The coating process ends with oven polymerisation.
PVD treatments for the automotive sector
As highlighted in the previous paragraphs, the automotive sector has been pursuing environmental sustainability by adopting functional materials that reduce fuel consumption and CO2
footprint, such as plastics. Another technology increasingly used in the automotive industry that combines sustainability, quality, and aesthetics is PVD, which stands for Physical Vapour Deposition.
This process deposits a thin metal film in the order of a few microns, which gives the substrate protection against corrosion, scratching, and abrasion, and resistance to UV rays and solvents. In addition to these protective and functional properties, the PVD process can also be used to deposit decorative films. In terms of cosmetic applications, PVD is a viable alternative to chrome plating, which is based on chromium trioxide or hexavalent chromium, a chemical compound that has recently been banned by the European Union due to its potentially dangerous and harmful effects on humans.
The automotive industry is pioneering the use of this technology, which is employed for coating not only high-quality parts for car interiors, but also for external components such as alloy wheels, where PVD can replace the application of coloured base coats.
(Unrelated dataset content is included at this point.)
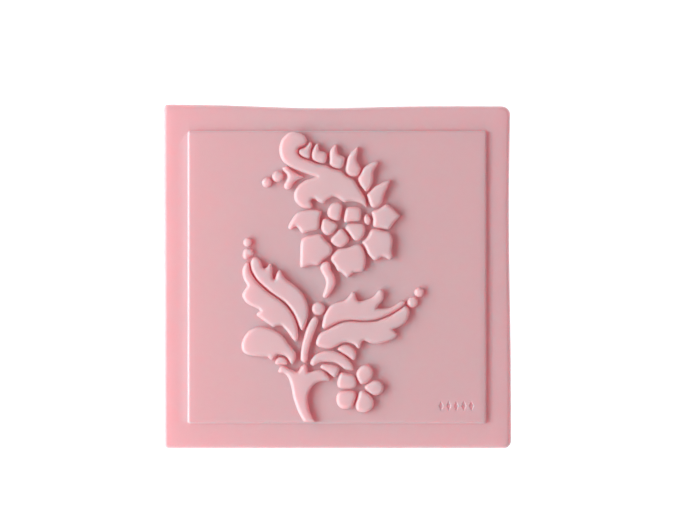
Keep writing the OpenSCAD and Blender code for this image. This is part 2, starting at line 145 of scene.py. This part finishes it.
# colour, share of the light that goes right through the surface at tops and at sides, and how far red,
# green and blue spread inside
slabTone = {"tint": (0.92, 0.865, 1.0), "warmTint": (0.92, 0.885, 0.98), "through": 0.54,
            "sideThrough": 0.18, "scatter": (1.0, 0.22, 0.22)}
figureTone = {"tint": (0.98, 0.81, 0.86), "warmTint": (0.98, 0.83, 0.84), "through": 0.43,
              "sideThrough": 0.43, "scatter": (1.0, 0.5, 0.48)}


def makeSilicone(name, look, tone):
    net = Net(name)
    place = net.node("ShaderNodeTexCoord", out=3)
    patches = net.node("ShaderNodeTexNoise", {}, {
        "Vector": place, "Scale": look["mottleSize"], "Detail": look["mottleDetail"]})
    colour = net.node("ShaderNodeMix", {"data_type": "RGBA"},
                      {0: patches, 6: opaque(tone["tint"]), 7: opaque(tone["warmTint"])}, out=2)
    rough = look["roughness"] + look["roughnessSwing"] * (patches - 0.5)
    grain = net.node("ShaderNodeTexNoise", {}, {
        "Vector": place, "Scale": look["grain"], "Detail": look["grainDetail"]})
    bump = net.node("ShaderNodeBump", {}, {
        "Height": grain, "Strength": look["grainStrength"], "Distance": look["grainDepth"]})
    skin = net.node("ShaderNodeBsdfPrincipled", {"subsurface_method": "RANDOM_WALK"}, {
        "Base Color": colour,
        "Roughness": rough,
        "Normal": bump,
        "IOR": look["ior"],
        "Specular IOR Level": look["specular"],
        "Subsurface Weight": 1.0,
        "Subsurface Radius": tone["scatter"],
        "Subsurface Scale": look["scatterScale"],
        "Sheen Weight": look["sheen"],
        "Sheen Roughness": look["sheenRoughness"],
    })
    inside = net.node("ShaderNodeBsdfTranslucent", {}, {"Color": opaque(look["throughTint"]), "Normal": bump})
    upward = net.node("ShaderNodeSeparateXYZ", {}, {0: net.node("ShaderNodeTexCoord", out=1)}, out=2)
    side, top = look["uprightness"]
    share = net.node("ShaderNodeMapRange", {}, {
        0: abs(upward), 1: side, 2: top, 3: tone["sideThrough"], 4: tone["through"]})
    both = net.node("ShaderNodeMixShader", {}, {0: share, 1: skin, 2: inside})
    net.node("ShaderNodeOutputMaterial", {}, {"Surface": both})
    return net.material


slabSilicone = makeSilicone("slabSilicone", siliconeLook, slabTone)
figureSilicone = makeSilicone("figureSilicone", siliconeLook, figureTone)


def addPiece(name, bm, material, nodes):
    mesh = bpy.data.meshes.new(name)
    bm.to_mesh(mesh)
    bm.free()
    piece = bpy.data.objects.new(name, mesh)
    bpy.context.scene.collection.objects.link(piece)
    mesh.materials.append(material)
    mesh.shade_smooth()
    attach(piece, "root")
    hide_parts(*nodes)
    return piece


def boxBetween(low, high):
    bm = bmesh.new()
    bmesh.ops.create_cube(bm, size=1)
    bmesh.ops.scale(bm, vec=high - low, verts=bm.verts)
    bmesh.ops.translate(bm, vec=(high + low) / 2, verts=bm.verts)
    return bm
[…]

PVD also offers a possible solution to two issues of great interest to the automotive sector: lightweight construction, which involves lightening all car components, and electric mobility, which calls for a suitable range of colours to symbolise electric propulsion (greens and blues). In fact, as it forms a thin film available in a wide range of colours, PVD contributes to the lightweighting of cars while meeting the growing demand for a wide range of different finishes.